● **WRITTEN INSTRUCTION**:
Determine how many lines of this material contain "that". Give only the number.

——

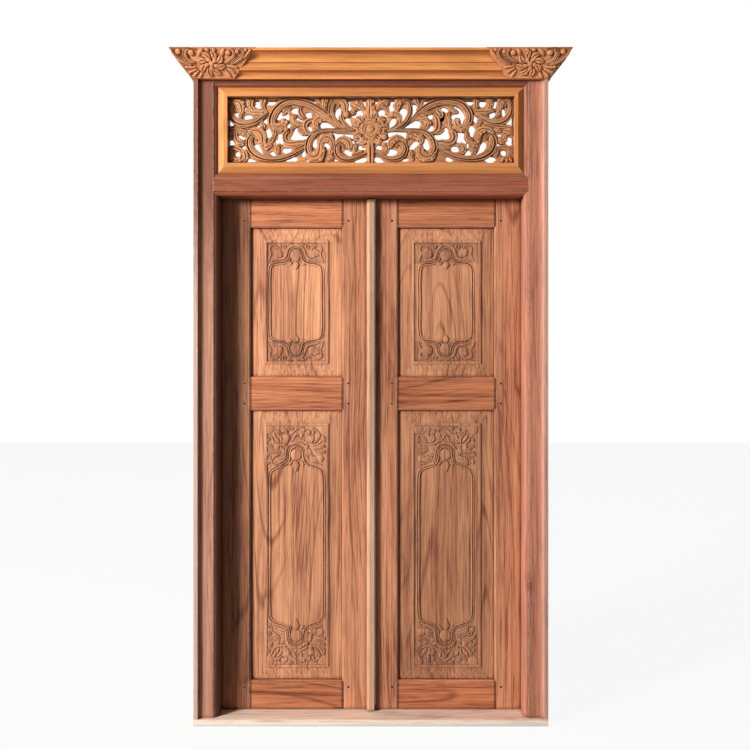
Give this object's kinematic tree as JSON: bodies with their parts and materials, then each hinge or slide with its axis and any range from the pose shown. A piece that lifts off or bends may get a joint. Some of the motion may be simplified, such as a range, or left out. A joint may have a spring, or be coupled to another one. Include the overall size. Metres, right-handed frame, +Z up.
{
  "type": "carved double door with frame",
  "caption": "Carved wooden double door in its moulded frame, with pivoted panelled leaves, a pierced carved transom and a crown with carved corner blocks.",
  "frame": {"origin": "under the middle of the sill, halfway through the frame's depth", "axes": "+Z up the door, +Y from its front face to its back, +X across it to the right as seen from the front"},
  "size_m": [1.444, 0.2085, 2.457],
  "materials": {
    "frame_wood": "old oiled hardwood, worn edges",
    "rail_wood": "old oiled hardwood, reddish",
    "crown_wood": "old oiled hardwood, orange brown",
    "carving_wood": "old oiled hardwood, carved",
    "leaf_wood": "old oiled hardwood, strong grain",
    "panel_wood": "old oiled hardwood, carved and raised",
    "peg_wood": "dark pegs",
    "strip_wood": "pale worn hardwood",
    "sill_wood": "pale weathered hardwood"
  },
  "bodies": {
    "frame": {"sill": "sill_wood", "left_jamb": "frame_wood", "right_jamb": "frame_wood", "transom_rail": "rail_wood", "head": "rail_wood", "left_crown_block": "carving_wood", "right_crown_block": "carving_wood", "crown_front": "crown_wood", "left_crown_return": "crown_wood", "right_crown_return": "crown_wood", "transom_left_moulding": "crown_wood", "transom_right_moulding": "crown_wood", "transom_top_moulding": "crown_wood", "transom_bottom_moulding": "crown_wood", "transom_carving": "carving_wood"},
    "left_leaf": {"left_hanging_stile": "leaf_wood", "left_meeting_stile": "leaf_wood", "left_top_rail": "leaf_wood", "left_lock_rail": "leaf_wood", "left_bottom_rail": "leaf_wood", "left_upper_panel": "panel_wood", "left_lower_panel": "panel_wood", "left_pegs": "peg_wood", "cover_strip": "strip_wood"},
    "right_leaf": {"right_hanging_stile": "leaf_wood", "right_meeting_stile": "leaf_wood", "right_top_rail": "leaf_wood", "right_lock_rail": "leaf_wood", "right_bottom_rail": "leaf_wood", "right_upper_panel": "panel_wood", "right_lower_panel": "panel_wood", "right_pegs": "peg_wood"}
  },
  "joints": [
    {"name": "left_leaf_swing", "type": "hinge", "parent": "frame", "child": "left_leaf", "pos_m": [-0.5615, 0.0395, 1], "axis": [0, 0, 1], "range_deg": [0, 90]},
    {"name": "right_leaf_swing", "type": "hinge", "parent": "frame", "child": "right_leaf", "pos_m": [0.5615, 0.0395, 1], "axis": [0, 0, -1], "range_deg": [0, 90]}
  ]
}
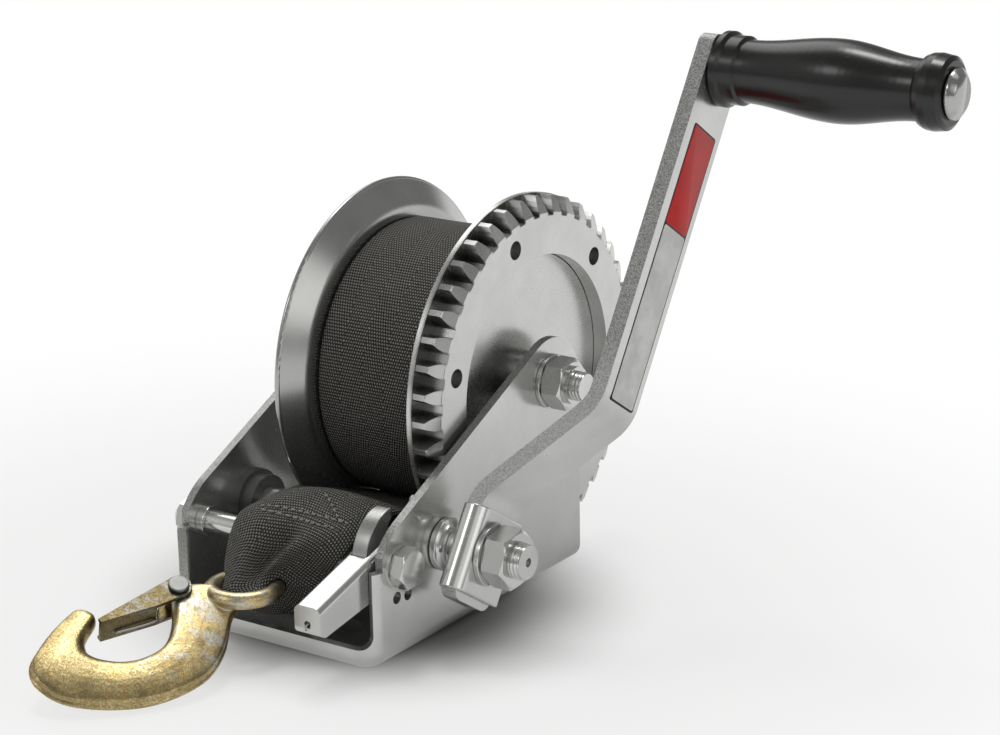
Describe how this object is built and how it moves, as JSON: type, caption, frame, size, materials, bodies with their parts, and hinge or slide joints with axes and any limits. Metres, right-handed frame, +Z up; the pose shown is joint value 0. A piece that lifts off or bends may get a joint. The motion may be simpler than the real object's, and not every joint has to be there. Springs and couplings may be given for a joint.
{
  "type": "boat trailer winch",
  "caption": "Hand-cranked boat trailer winch: folded steel frame, geared webbing drum, two-way pawl, crank with turning grip, strap and snap hook.",
  "frame": {"origin": "on the underside of the frame's floor, midway between the side plates and between their front and rear edges", "axes": "X along the drum axle with the crank on +X, -Y is the side the strap leaves from, Z up"},
  "size_m": [0.2409, 0.2596, 0.2032],
  "materials": {
    "zinc": "bright clear zinc plating on pressed and machined steel",
    "dark_zinc": "darker zinc plating on springs, pinion, pawl and drum core",
    "plastic": "satin black plastic",
    "webbing": "black woven polyester webbing",
    "yellow_zinc": "mottled yellow zinc plating on the forged hook"
  },
  "bodies": {
    "frame": {"frame": "zinc", "axle_bolt": "zinc", "axle_washers": "zinc", "axle_nut": "zinc", "left_shaft_bush": "plastic", "right_shaft_bush": "plastic", "tie_bolt": "zinc", "tie_collar": "zinc", "tie_nut": "zinc", "strap_tail": "webbing"},
    "drum": {"left_flange": "zinc", "drum_core": "dark_zinc", "drum_hub": "dark_zinc", "gear_flange": "zinc", "gear_ring": "zinc", "wound_strap": "webbing"},
    "crank": {"drive_shaft": "zinc", "pinion": "dark_zinc", "shaft_clip": "dark_zinc", "spool_bush": "zinc", "crank_socket": "zinc", "crank_arm": "zinc", "crank_washer": "zinc", "crank_nut": "zinc", "grip_rivet": "zinc"},
    "grip": {"grip": "plastic"},
    "pawl": {"pawl": "dark_zinc", "pawl_lever": "zinc", "pawl_spring": "dark_zinc"},
    "hook": {"hook": "yellow_zinc", "latch_rivet": "zinc"},
    "latch": {"hook_latch": "yellow_zinc", "latch_spring": "dark_zinc"}
  },
  "joints": [
    {"name": "drum_spin", "type": "hinge", "parent": "frame", "child": "drum", "pos_m": [0, 0.0445, 0.0749], "axis": [1, 0, 0], "continuous": true},
    {"name": "crank_spin", "type": "hinge", "parent": "frame", "child": "crank", "pos_m": [0, -0.02327, 0.03412], "axis": [1, 0, 0], "continuous": true},
    {"name": "grip_spin", "type": "hinge", "parent": "crank", "child": "grip", "pos_m": [0, 0.07825, 0.18866], "axis": [1, 0, 0], "continuous": true},
    {"name": "pawl_pivot", "type": "hinge", "parent": "frame", "child": "pawl", "pos_m": [0, -0.04997, 0.03452], "axis": [-1, 0, 0], "range_deg": [0, 26]},
    {"name": "hook_swing", "type": "hinge", "parent": "frame", "child": "hook", "pos_m": [-0.0056, -0.061, 0.023], "axis": [-1, 0, 0], "range_deg": [0, 40]},
    {"name": "latch_pivot", "type": "hinge", "parent": "hook", "child": "latch", "pos_m": [-0.02045, -0.08958, 0.02321], "axis": [0.3789, -0.2869, 0.8798], "range_deg": [0, 22]}
  ],
  "couplings": [
    {"joint": "crank_spin", "follows": "drum_spin", "ratio": -4.2}
  ]
}
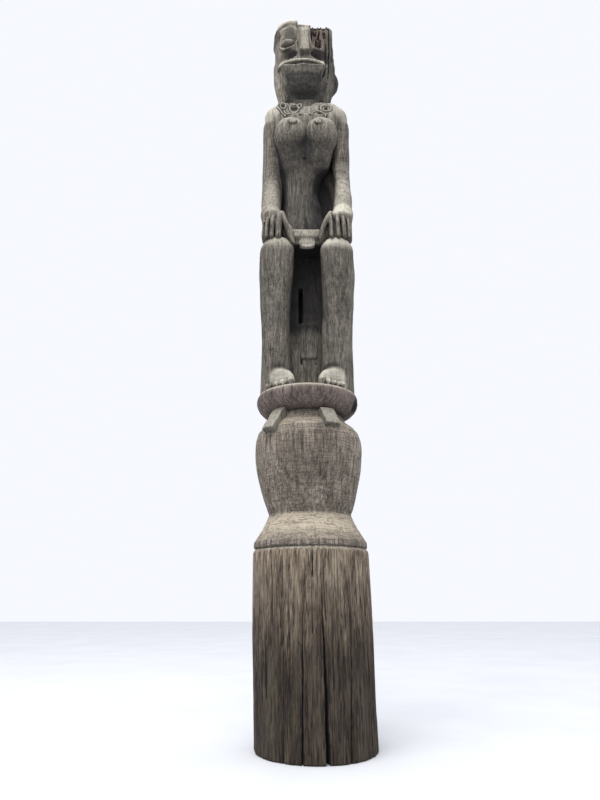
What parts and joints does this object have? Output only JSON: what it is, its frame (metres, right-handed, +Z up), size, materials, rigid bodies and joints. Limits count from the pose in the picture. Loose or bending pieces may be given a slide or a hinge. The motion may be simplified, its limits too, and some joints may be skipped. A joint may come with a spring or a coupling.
{
  "type": "guardian pole statue",
  "caption": "Standing pole carved from one log: a plain post, a footed jar, a shallow dish and a seated figure with its hands on its knees.",
  "frame": {"origin": "on the flat underside of the post, on the axis of the jar, the dish and the figure", "axes": "+Z up the log, the figure faces -Y, +X is to the right of someone who faces it"},
  "size_m": [0.2756, 0.269, 1.9999],
  "materials": {
    "wood": "unpainted weathered hardwood, grey-brown and matt, cracked along the grain"
  },
  "bodies": {
    "root": {"guardian_pole": "wood"}
  },
  "joints": []
}
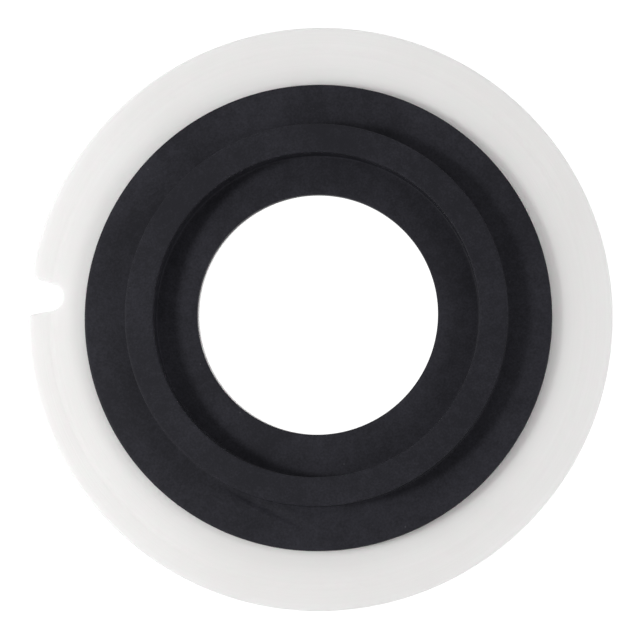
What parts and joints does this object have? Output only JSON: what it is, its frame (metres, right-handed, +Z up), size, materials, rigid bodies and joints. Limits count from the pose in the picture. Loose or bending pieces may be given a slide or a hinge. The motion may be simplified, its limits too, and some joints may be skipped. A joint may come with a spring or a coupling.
{
  "type": "toilet flange",
  "caption": "Round plastic toilet flange plate with a key notch and a pipe neck, a stepped rubber gasket on top and a finned rubber pipe seal below.",
  "frame": {"origin": "on the waste bore's axis, in the plane of the plate's underside, which lies on the finished floor", "axes": "+Z up along the bore towards the toilet, -X through the plate's key notch"},
  "size_m": [0.1497, 0.15, 0.045],
  "materials": {
    "plate_plastic": "satin, slightly translucent off-white moulded plastic",
    "gasket_rubber": "matt black moulded rubber with a faint dusty bloom",
    "sleeve_rubber": "matt black moulded rubber"
  },
  "bodies": {
    "flange": {"flange_plate": "plate_plastic", "pipe_seal": "sleeve_rubber"},
    "gasket": {"seal_gasket": "gasket_rubber"}
  },
  "joints": [
    {"name": "gasket_lift", "type": "slide", "parent": "flange", "child": "gasket", "axis": [0, 0, 1], "range_m": [0, 0.04]}
  ]
}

——

● **FULL ANSWER**:
2